Laba Liga Premier Inggris mencetak rekor



KONTAN.CO.ID - MANCHESTER. Setelah musim sebelumnya merugi, klub sepakbola Liga Premier Inggris membukukan kinerja mentereng di musim kompetisi 2016-2017. Kenaikan kinerja tersebut karena nilai transaksi hak siar yang mencapai level tertinggi.

Menurut data Deloitte yang dikutip BBC, pendapatan Liga Premier Inggris mencapai 4,5 miliar pada musim 2016-2017. Sementara laba sebelum pajak tercatat 500 juta. Laba ni mencetak rekor setelah pada periode sebelumnya menderita rugi (lihat tabel).

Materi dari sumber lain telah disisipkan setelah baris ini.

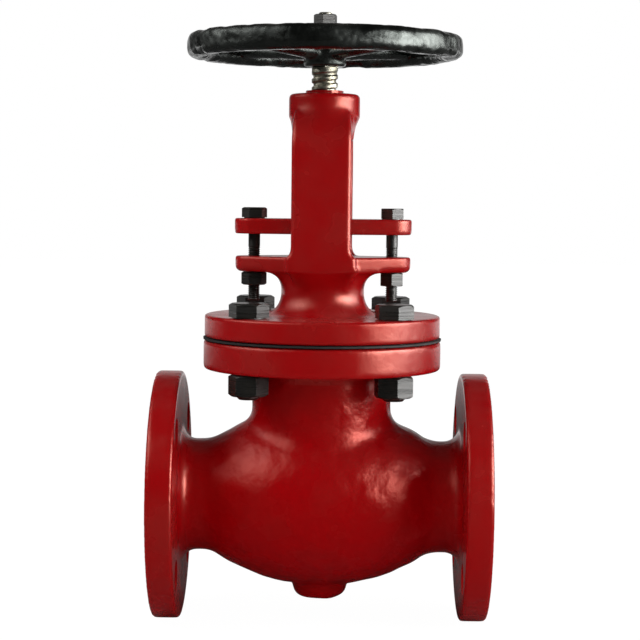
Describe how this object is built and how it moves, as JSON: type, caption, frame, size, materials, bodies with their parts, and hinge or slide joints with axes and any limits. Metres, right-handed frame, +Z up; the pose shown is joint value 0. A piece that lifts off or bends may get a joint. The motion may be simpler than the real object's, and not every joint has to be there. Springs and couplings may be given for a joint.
{
  "type": "globe valve",
  "caption": "Flanged globe valve with a round bulb body, bolted bonnet, outside yoke, packed gland, rising stem, disc and a spoked handwheel.",
  "frame": {"origin": "where the pipe's axis meets the stem's axis", "axes": "+X along the pipe from the inlet to the outlet, +Z up the stem, +Y away from the pictured side"},
  "size_m": [0.2032, 0.168, 0.3727],
  "materials": {
    "red_enamel": "gloss red enamel over cast iron",
    "black_enamel": "gloss black enamel over rough cast iron",
    "black_steel": "black oxide",
    "machined_steel": "turned, lightly oiled",
    "bronze": "turned bronze",
    "graphite_packing": "braided graphite, matt",
    "gasket_sheet": "compressed fibre sheet, matt"
  },
  "bodies": {
    "valve_body": {"back_seat_bush": "bronze", "body_casting": "red_enamel", "bonnet": "red_enamel", "bonnet_bolt_1": "black_steel", "bonnet_bolt_2": "black_steel", "bonnet_bolt_3": "black_steel", "bonnet_bolt_4": "black_steel", "bonnet_gasket": "gasket_sheet", "bonnet_nut_1": "black_steel", "bonnet_nut_2": "black_steel", "bonnet_nut_3": "black_steel", "bonnet_nut_4": "black_steel", "gland_nut_left": "black_steel", "gland_nut_right": "black_steel", "packing_ring_1": "graphite_packing", "packing_ring_2": "graphite_packing", "packing_ring_3": "graphite_packing", "packing_ring_4": "graphite_packing", "seat_ring": "bronze", "yoke_bush": "bronze"},
    "gland": {"gland_bush": "machined_steel", "gland_flange": "red_enamel", "gland_bolt_left": "black_steel", "gland_bolt_right": "black_steel"},
    "disc_assembly": {"disc": "bronze", "disc_nut": "bronze"},
    "stem_assembly": {"stem": "machined_steel", "handwheel": "black_enamel", "wheel_washer": "machined_steel", "wheel_nut": "black_steel"}
  },
  "joints": [
    {"name": "stem_lift", "type": "slide", "parent": "valve_body", "child": "disc_assembly", "axis": [0, 0, 1], "range_m": [0, 0.016]},
    {"name": "stem_turn", "type": "hinge", "parent": "disc_assembly", "child": "stem_assembly", "pos_m": [0, 0, 0.15], "axis": [0, 0, 1], "range_deg": [0, 1150]},
    {"name": "gland_take_up", "type": "slide", "parent": "valve_body", "child": "gland", "axis": [0, 0, 1], "range_m": [-0.005, 0], "deforming": ["packing_ring_1", "packing_ring_2", "packing_ring_3", "packing_ring_4"]}
  ],
  "couplings": [
    {"joint": "stem_lift", "follows": "stem_turn", "m_per_rad": 0.00079577}
  ]
}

Meski biaya upah meningkat 9% menjadi 2,5 miliar, namun mampu diimbangi dengan kenaikan pendapatan sebesar 25%. Biaya upah itu berupa biaya gaji pemain sepakbola Liga Inggris


Pendapatan meningkat salah satunya bersumber dari pendapatan hak siar yang membesar. Hak siar Liga Inggris untuk musim kompetisi 2016 sampai 2019 mendatang mencapai 5,13 miliar. Hak siar ini dimenangkan oleh Sky dan BT. Sementara itu hasil lelang hak siar domestik untuk musim kompetisi 2019–2022 justru lebih kecil yakni 4,46 miliar.

"Meskipun hingga saat ini, pertumbuhan transaksi hak siaran domestik masih kurang. Kami masih berharap melihat pertumbuhan pendapatan secara keseluruhan di musim mendatang. Dan jika ini dilengkapi dengan pengendalian biaya yang bijaksana, kami yakin laba sebelum pajak akan tercapai untuk masa mendatang," kata Dan Jones, Kepala Deloitte Sport Business Group seperti dikutip BBC.

Jones menambahkan, klub Liga Inggris harus mengantisipasi biaya upah akan terus meningkat di musim mendatang. "Kami tak memperkirakan kenaikan akan di tingkat membahayakan profitabilitas Premier League secara keseluruhan," kata dia.

Menurut Jones, kenaikan upah yang signifikan cenderung terjadi pada tahun sebelum dimulainya siklus lelang hak siar yang dilakukan setiap tiga tahun sekali. Dan setelah lelang hak siar, dijamin pendapatan akan lebih besar.

Rasio pendapatan terhadap upah klub Liga Premier Inggris tercatat turun dari 63% menjadi 55% di musim kompetisi 2016-2017. Angka ini terendah sejak musim 1997-1998.